Basically, jealousy is a failure of confidence in yourself, a failure of trust in your fiance, or both. Unless you can resolve those issues, you’ll still be jealous. In the meantime, you can deal with the jealousy by NOT ACTING ON IT. Unless your fiance has actually done something inappropriate, don’t punish him by being angry. Don’t freak out on women who have done nothing wrong. You have control over your own actions – exercise it.
Post # 4
Nice answer mightywombat.
Sometimes I think I need a good swift kick in the rear for the insane amounts of jealousy I feel sometimes.
I was almost on Dr. Phil for it but chickened out when the producer called and wanted me to be on the “Controlling Spouses” episode! I was like, 1. I’m not even a spouse, and 2. you missed the point!
Anyway, if that’s not a wake-up call, I don’t know what is! (pardon the pun)
Post # 5
Maybe you need to think about why you’re feeling this way about the women around him, to the point where you cause him problems at work. If he has a history of cheating, you’d be justified in your feelings, but if not, it’s probably something going on inside you, and only you can figure out what and why.
Like mightywombat said, those women can flirt all they want, but your Fiance isn’t a passive object that they can act on at will. It’s not like he’s a wallet or a car; no one can “steal” a man that doesn’t want to be stolen. He’s an intelligent adult, and he loves you, and he’s been in the same industry you have and seen how the girls act. Jealousy isn’t recognizing and respecting that.

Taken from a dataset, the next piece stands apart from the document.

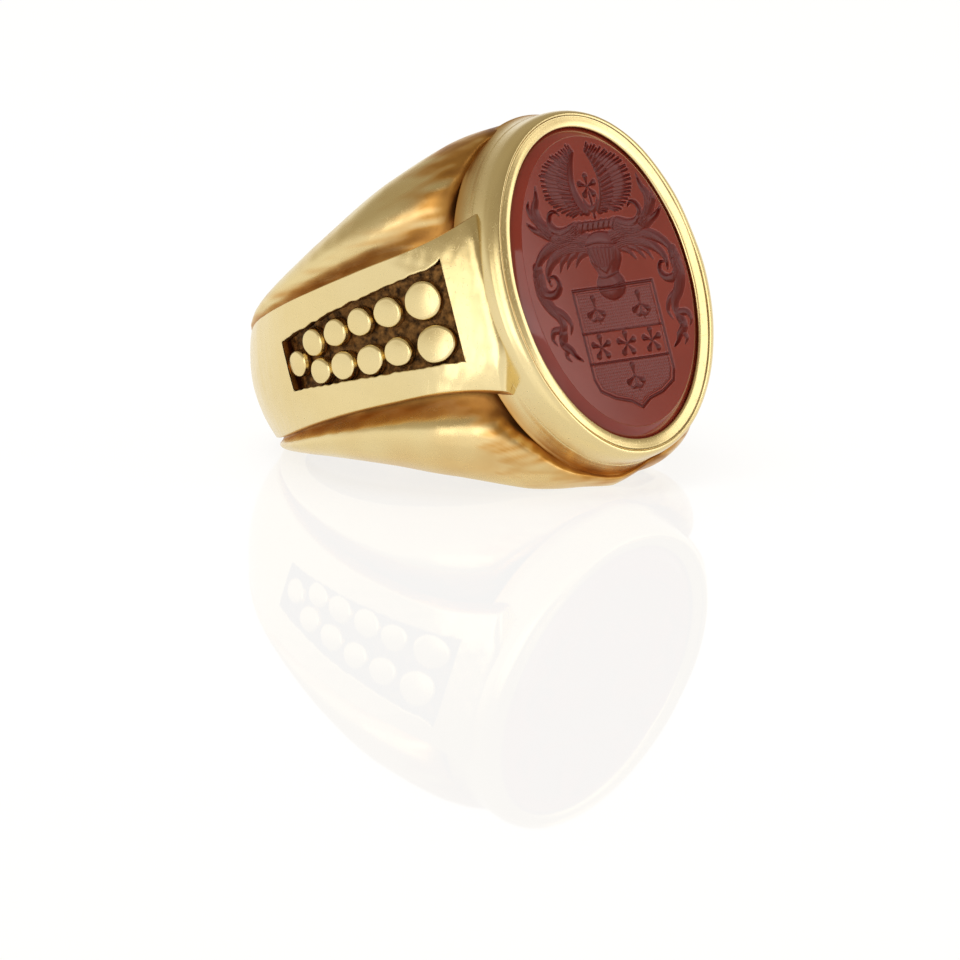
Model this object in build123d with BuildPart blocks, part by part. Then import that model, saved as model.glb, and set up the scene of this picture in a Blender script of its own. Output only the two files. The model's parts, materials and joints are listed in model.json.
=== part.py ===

It’s easy to think about logically, but it’s hard to make yourself feel logically. If I were in the same situation, I’d wait until I was calm and talk about my jealousy issues with my partner and try and come up with things I can do to work on the issue and ways my partner can help. As in, not “You’ve got all these girls up on you and fbing you!” but, “When I see a girl all over you or flirting with you on fb, I feel worried and threatened because…” and not “When I get jealous, you need to block the girl on fb,” but “When I feel jealous, I need to…”
It will probably be hard, since it sounds like a big part of his job involves hanging around with beautiful women and maintaining the appearance that he’s sexually available. I hope that helps; jealousy can lay waste to a relationship.
Post # 6
I realise this is an old post but my two cents as an ex nightclub bartender. I am out of the biz but lots of my friends are still in it as bartenders, servers, and promoters like your Fiance.
This is what they do…. Have him set up a ‘business’ FB and a friends and family one. Keep yor personal life and your business side seperate.
Post # 7
Step 1: Stop checking his FB. Ask him to change his pwd and not give it to you. (In your case, ignorance is bliss since you got nothing to worry about in the first place! It seems like you are freaking yourself out on purpose.)
Step 2: Do not go through his phone at all. Please give him some dignity, respect, and privacy. I NEVER go through my FI’s phone. I am not afraid to find anything. I am afraid that the SECOND I do that, I would have belittled him into the same crowd as other men who cannot be trusted. He can be trusted. And it needs to start with ME. (It needs to start with YOU.)
Step 3: Since you guys’ workplace is so volatile, do not discuss your daily doings with each other. Keep it to a MINIMUM. I.e. “How was your day?” “It went fine. I have to go here/there/bla/bla tomorrow.” Then move on to better things. I mean seriously, WHY bring work home in the first place?! If you are frustrated @ your manager or coworker, then get it out of your system, but don’t discuss things just for the sake of discussing. (IF you do that, that is.)
Post # 8
@Oneeleven: I think that is a great idea, good suggestion!
Post # 9
i think maybe you might need to both consider other terms of employment. when my Fiance and i started dating i was bartending (and had been for YEARS). it just got to the point that his feelings were more important (even though he wasn’t ever jealous). i would put myself in his shoes though, and i would hav ehated for him to be behind the bar flirting all the time to make money. maybe you guys could start a company together? that’s what we did 🙂
Post # 10
@Sasha2011: the only thing I would caution about not talking about work is that it could come to be the “elephant in the room” and make things seem more stressed/awkward.
OP, if your Fiance has no history of cheating, no reason to make you think he would cheat, and you think these are just insecurities looming– go out and do something positive. remember how sexy and confident and awesome you are and you’ll stop worrying about having your man “stolen” or something like that. I battle jealousy by constantly knowing I’m awesome and that some other girl being prettier or flirting with my SO isn’t enough to make him totally forget me!